If you’ve spent any time researching heat pumps, you’ve probably noticed something odd.
One person says they’re the future of home heating. Another says they’re expensive, noisy, and don’t work properly. Both speak with confidence. Both claim experience.
So what’s going on?
The short answer is this: heat pumps are very sensitive to context. When they work well, they’re excellent. When they’re pushed into the wrong situation, they can disappoint — sometimes badly.
That doesn’t make them a scam. It also doesn’t make them a universal solution. It makes them a technology that needs to be understood properly.

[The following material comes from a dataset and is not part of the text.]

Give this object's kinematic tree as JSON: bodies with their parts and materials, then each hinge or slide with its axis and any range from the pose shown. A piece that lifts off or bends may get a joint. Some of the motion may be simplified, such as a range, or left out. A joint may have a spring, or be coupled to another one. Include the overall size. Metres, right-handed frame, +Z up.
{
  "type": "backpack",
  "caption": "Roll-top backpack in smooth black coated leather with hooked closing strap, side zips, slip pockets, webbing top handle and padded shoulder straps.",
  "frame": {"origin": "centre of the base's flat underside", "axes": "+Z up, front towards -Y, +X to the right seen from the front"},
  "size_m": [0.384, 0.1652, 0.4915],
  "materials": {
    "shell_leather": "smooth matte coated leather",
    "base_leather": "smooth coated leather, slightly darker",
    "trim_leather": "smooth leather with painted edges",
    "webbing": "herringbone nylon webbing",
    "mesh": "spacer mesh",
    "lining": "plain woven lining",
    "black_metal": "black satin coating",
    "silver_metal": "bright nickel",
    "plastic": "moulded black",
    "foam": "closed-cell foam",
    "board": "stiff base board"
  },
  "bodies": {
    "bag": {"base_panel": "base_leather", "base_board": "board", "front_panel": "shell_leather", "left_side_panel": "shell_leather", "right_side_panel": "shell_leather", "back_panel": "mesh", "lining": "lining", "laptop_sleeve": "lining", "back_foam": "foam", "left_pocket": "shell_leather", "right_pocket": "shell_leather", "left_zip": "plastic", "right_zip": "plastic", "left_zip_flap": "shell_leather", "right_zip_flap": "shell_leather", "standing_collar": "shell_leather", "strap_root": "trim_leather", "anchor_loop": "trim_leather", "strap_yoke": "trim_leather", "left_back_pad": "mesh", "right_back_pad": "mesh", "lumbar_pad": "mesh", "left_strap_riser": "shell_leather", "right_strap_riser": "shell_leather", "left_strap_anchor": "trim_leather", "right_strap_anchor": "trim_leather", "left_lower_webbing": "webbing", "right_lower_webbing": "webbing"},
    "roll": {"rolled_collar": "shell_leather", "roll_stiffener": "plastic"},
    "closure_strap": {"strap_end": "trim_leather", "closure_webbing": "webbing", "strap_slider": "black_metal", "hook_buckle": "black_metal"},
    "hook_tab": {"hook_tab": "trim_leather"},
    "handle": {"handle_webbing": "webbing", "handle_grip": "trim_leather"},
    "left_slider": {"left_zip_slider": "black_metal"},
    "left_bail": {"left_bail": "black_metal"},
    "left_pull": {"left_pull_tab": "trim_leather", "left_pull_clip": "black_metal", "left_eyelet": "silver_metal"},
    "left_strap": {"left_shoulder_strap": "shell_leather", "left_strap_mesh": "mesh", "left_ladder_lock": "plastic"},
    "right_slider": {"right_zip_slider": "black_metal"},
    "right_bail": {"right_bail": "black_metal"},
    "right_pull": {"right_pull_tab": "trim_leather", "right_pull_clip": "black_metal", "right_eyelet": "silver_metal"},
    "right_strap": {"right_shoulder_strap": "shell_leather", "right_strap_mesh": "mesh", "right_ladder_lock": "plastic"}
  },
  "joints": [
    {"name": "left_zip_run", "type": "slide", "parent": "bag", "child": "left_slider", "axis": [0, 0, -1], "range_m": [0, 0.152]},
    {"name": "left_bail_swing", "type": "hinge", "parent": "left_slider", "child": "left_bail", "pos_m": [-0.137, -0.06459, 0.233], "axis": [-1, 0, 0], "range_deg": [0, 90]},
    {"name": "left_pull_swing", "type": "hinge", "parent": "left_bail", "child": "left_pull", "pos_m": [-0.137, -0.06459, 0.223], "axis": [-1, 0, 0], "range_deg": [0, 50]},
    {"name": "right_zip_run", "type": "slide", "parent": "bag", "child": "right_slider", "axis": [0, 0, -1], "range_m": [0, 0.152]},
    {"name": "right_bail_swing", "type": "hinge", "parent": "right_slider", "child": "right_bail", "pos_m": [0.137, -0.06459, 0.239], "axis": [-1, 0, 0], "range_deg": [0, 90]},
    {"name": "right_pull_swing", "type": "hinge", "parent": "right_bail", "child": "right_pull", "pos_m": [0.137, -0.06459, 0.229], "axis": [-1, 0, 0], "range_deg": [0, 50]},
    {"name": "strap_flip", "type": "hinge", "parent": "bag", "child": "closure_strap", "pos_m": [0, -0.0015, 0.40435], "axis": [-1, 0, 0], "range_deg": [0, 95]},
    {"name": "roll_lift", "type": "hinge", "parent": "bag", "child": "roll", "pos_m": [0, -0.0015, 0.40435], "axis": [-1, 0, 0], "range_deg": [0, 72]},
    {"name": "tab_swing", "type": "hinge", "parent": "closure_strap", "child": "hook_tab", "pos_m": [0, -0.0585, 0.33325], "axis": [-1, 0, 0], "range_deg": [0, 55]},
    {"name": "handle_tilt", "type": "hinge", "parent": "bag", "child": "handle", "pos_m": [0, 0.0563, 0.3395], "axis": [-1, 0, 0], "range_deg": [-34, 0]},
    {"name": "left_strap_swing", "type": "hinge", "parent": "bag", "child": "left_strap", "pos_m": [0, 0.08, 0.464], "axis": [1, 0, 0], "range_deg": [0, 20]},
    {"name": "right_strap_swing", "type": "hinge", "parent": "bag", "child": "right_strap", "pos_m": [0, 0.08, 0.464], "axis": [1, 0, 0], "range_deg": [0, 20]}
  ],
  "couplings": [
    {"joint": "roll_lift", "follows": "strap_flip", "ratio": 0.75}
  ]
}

The mistake most advice makes
A lot of heat pump advice skips straight to conclusions:
- “They’re always cheaper to run.”
- “They don’t work in older houses.”
- “You must rip everything out.”
Each of those statements is sometimes true — and sometimes completely false.
The missing step is asking a simpler question first:
How easily does this building hold onto heat?
That single factor explains most success stories and most horror stories.
What heat pumps actually do (in plain English)
A heat pump doesn’t create heat. It moves heat.
Even cold outdoor air contains usable energy. A heat pump collects that low-grade heat, concentrates it, and releases it indoors at a usable temperature.
Because it’s moving heat rather than generating it, it can deliver more heat energy than the electricity it uses — but only if the building lets that heat stay put.
If heat leaks out quickly, the system has to work harder, temperatures drift, and running costs rise.
Why some homes love heat pumps
Heat pumps tend to shine when:
- The building is well insulated
- Draughts are controlled
- Radiators (or underfloor heating) are sized properly
- Expectations are realistic (steady warmth, not rapid blasts of heat)
In these homes, heat pumps feel quiet, comfortable, and predictable. Bills can be lower. Comfort is often better than before.
Why others struggle
Problems usually show up when:
- Insulation is weak or inconsistent
- The radiators are too small for the rooms
- Systems are rushed or poorly designed
- Homes rely on quick bursts of high heat
In those cases, people don’t just dislike the system — they feel misled. And that frustration spreads quickly online.
The honest takeaway
Heat pumps aren’t magic. They’re also not doomed.
They reward preparation and punish shortcuts.
If you’re curious but unsure, that’s normal. The smartest next step usually isn’t choosing a system — it’s understanding your house.